Der Wald wich zurück und enthüllte einen schwarzen See, über dessen flachem, öligem Wasserspiegel sich Nebelfäden kräuselten. Freudige Erregung durchfuhr sie, als sie die Statue Mornhavons des Großen entdeckte, der herausfordernd und mutig in der Mitte des Sees stand. Eine Hand lag auf seinem Schwertknauf, die andere war zur Faust geballt, als wollte er allen zeigen, wem das Reich in Wahrheit gehörte und auf welche Weise es erobert worden war. Die Einzelheiten seiner Züge waren verwittert und mit Moos bedeckt. Irgendwann hatte sich der Wasserspiegel des Sees gehoben, sodass er nun seine Knie berührte. Großmutter hatte den Eindruck, dass er nicht versank, sondern sich aus dem Wasser erhob. In den Ufergewässern des Sees bezeugten die Dächer versunkener Gebäude ebenfalls den Anstieg des Wasserspiegels.
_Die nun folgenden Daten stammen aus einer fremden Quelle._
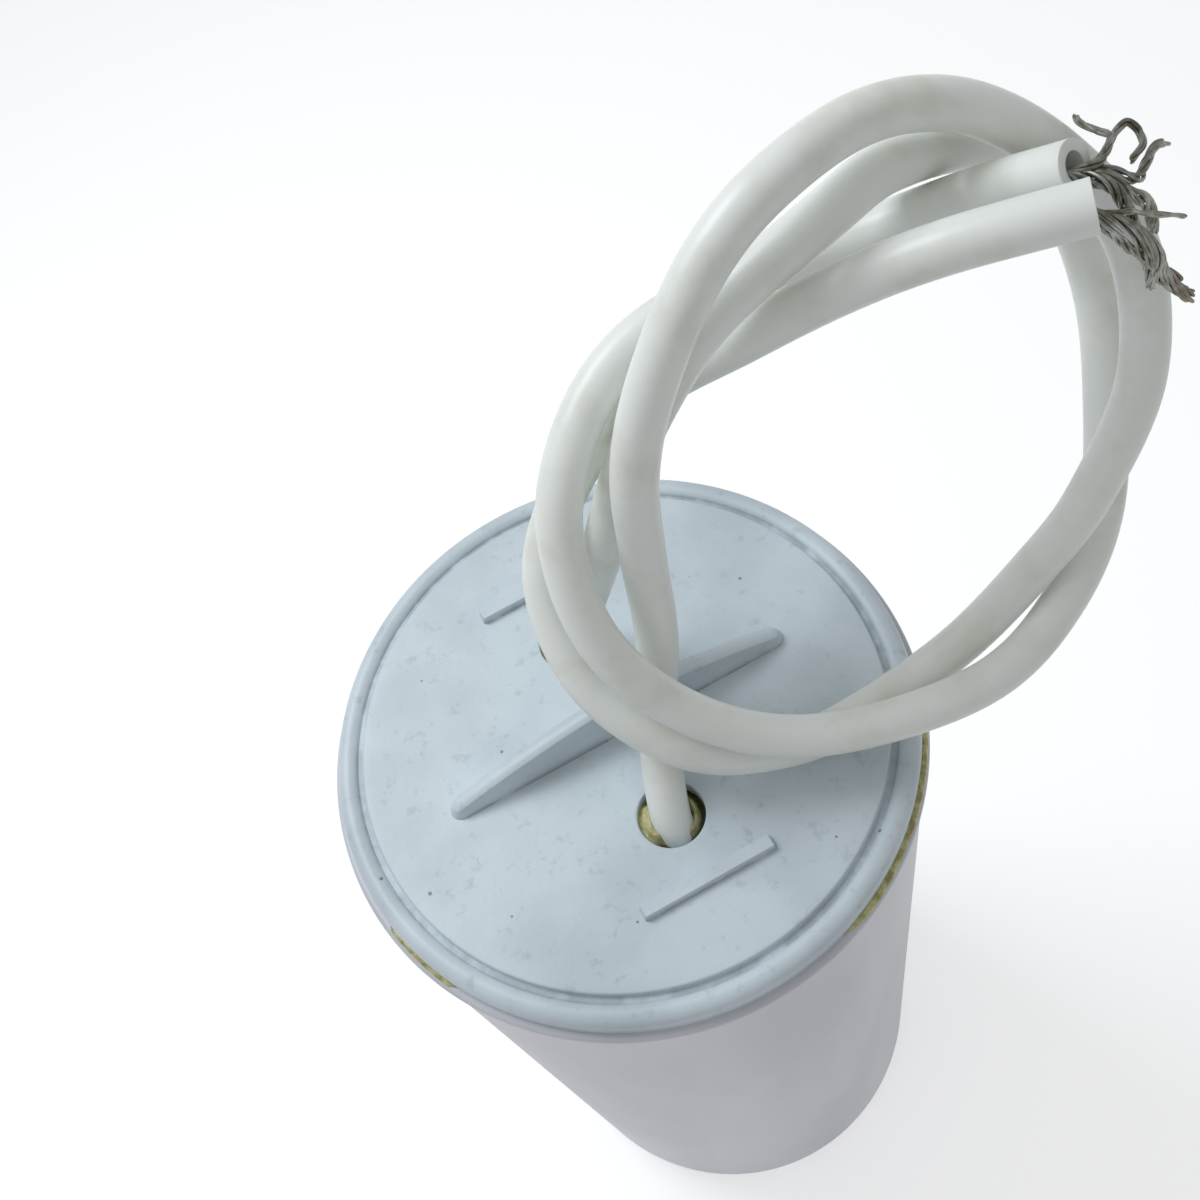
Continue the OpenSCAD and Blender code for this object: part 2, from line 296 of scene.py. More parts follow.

Eines der großen schwarzen Flugwesen des Waldes, die Großmutter schon von Ferne gesehen und gehört hatte, flog dicht über das Wasser hinweg und zog eine Spur kleiner Wellen hinter sich her. Das Wesen umkreiste die Statue und landete schließlich auf Mornhavons Kopf. Es stieß ein Kreischen aus, das tief in Großmutters Innerem widerhallte, und wandte den Kopf auf seinem schlangenartigen Hals in alle Richtungen, um seine Umgebung zu betrachten.

So großartig das Denkmal auch war – das wirklich Erstaunliche war der Hintergrund. Türme ragten aus dem Wald in den Himmel, bleiche Gespenster dessen, was sie einst gewesen sein mussten, aber dennoch ein mächtiger Anblick: Ihre schlanken Formen wuchsen aus der Erde wie anmutige Baumstämme, und ihre Zinnen wurden von den Wolken verhüllt, die dort oben hingen. Das graue Tageslicht war gerade noch hell genug, dass sich die Türme im See spiegelten.

»Was ist das für ein Ort?«, flüsterte Min ehrfurchtsvoll.